Luckily, graphic design experts have spent decades distilling great design down to its fundamental qualities, defining exactly what makes an image both beautiful and effective as a communication tool. These five simple principles of design—symmetry and asymmetry, scale, framing, hierarchy, and gridding—offer a road map to help any designer keep their work ordered, legible, and meaningful to their target audience.
“Those are principles that you can bring to bear in all kinds of projects, that are quick and useful,” says Smithsonian Design Museum curator Ellen Lupton. “They’re in the background really of any piece of graphic design.” In Graphic Design Basics: Core Principles for Visual Design, a Skillshare Original, Lupton shares the fundamentals of these basic principles with students of all levels.

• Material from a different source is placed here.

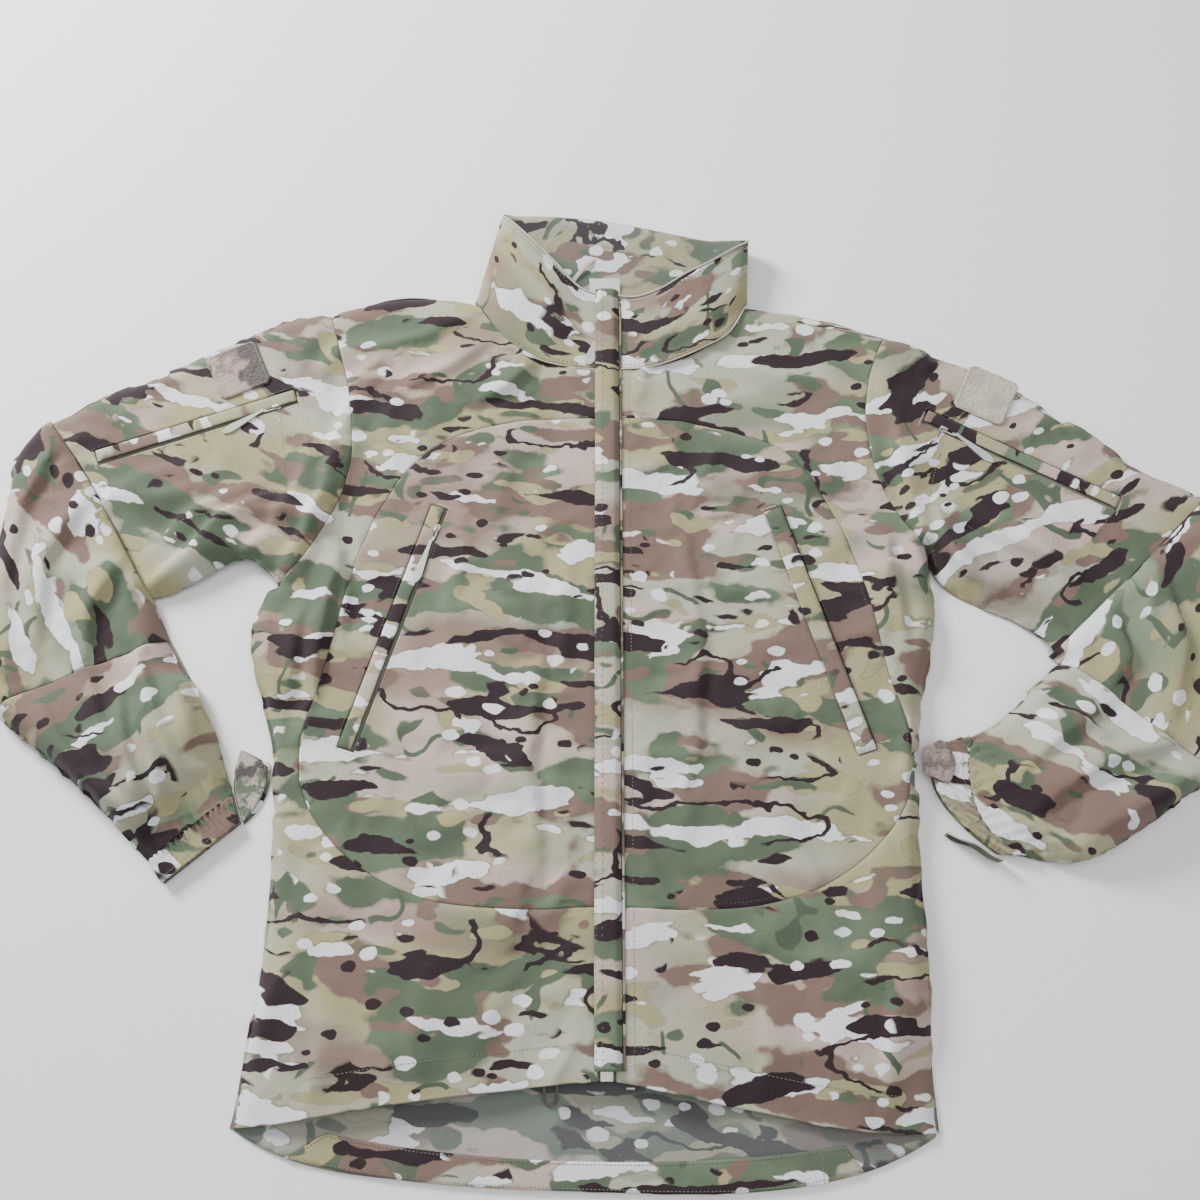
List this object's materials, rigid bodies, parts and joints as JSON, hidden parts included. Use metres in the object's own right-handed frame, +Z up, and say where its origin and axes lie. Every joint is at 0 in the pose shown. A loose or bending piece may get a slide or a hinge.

Here, we’ve outlined the major takeaways for each of these five main principles. Learn to apply these basic style ideas, and you’ll be well on your way to creating more dynamic, interesting designs.
Master the Basics
Lay a strong foundation for your graphic design journey with Ellen Lupton and Jennifer Cole Phillips’s Skillshare Original, Graphic Design Basics: Core Principles for Visual Design.
What is graphic design?
Before you dive into the principles of great design, it’s important to understand the function that graphic design performs. Graphic design is the practice of combining design elements such as typography, image, and color to convey a message and produce a specific reaction in its audience. The elements of design are its most basic building blocks: Think lines, shapes, images, textures, colors, and typography.
Although any element can help or hurt a design, some are worthy of extra study. For example, a designer’s choice of typography—the font type, style, mood, and weight—is critically important. Similarly, an understanding of color theory—the way that one or more colors can evoke an emotion or mood—can make or break a project. Finally, composition—the way that elements are arranged, with the help of focal points and guiding lines—c\an help sustain or reduce a viewer’s ultimate interest in a piece.
Because designs have to make sense, graphic design doesn’t just rely on its visual elements to fully express information. It also depends on these elements’ relationships: to one another, to their frame, and to their audience. The principles of design define those relationships and outline what happens when elements work well together to relay a specific message. Principles can include ideas such as contrast, emphasis, layers, time and motion, harmony and balance, proximity and proportion, repetition, and transparency.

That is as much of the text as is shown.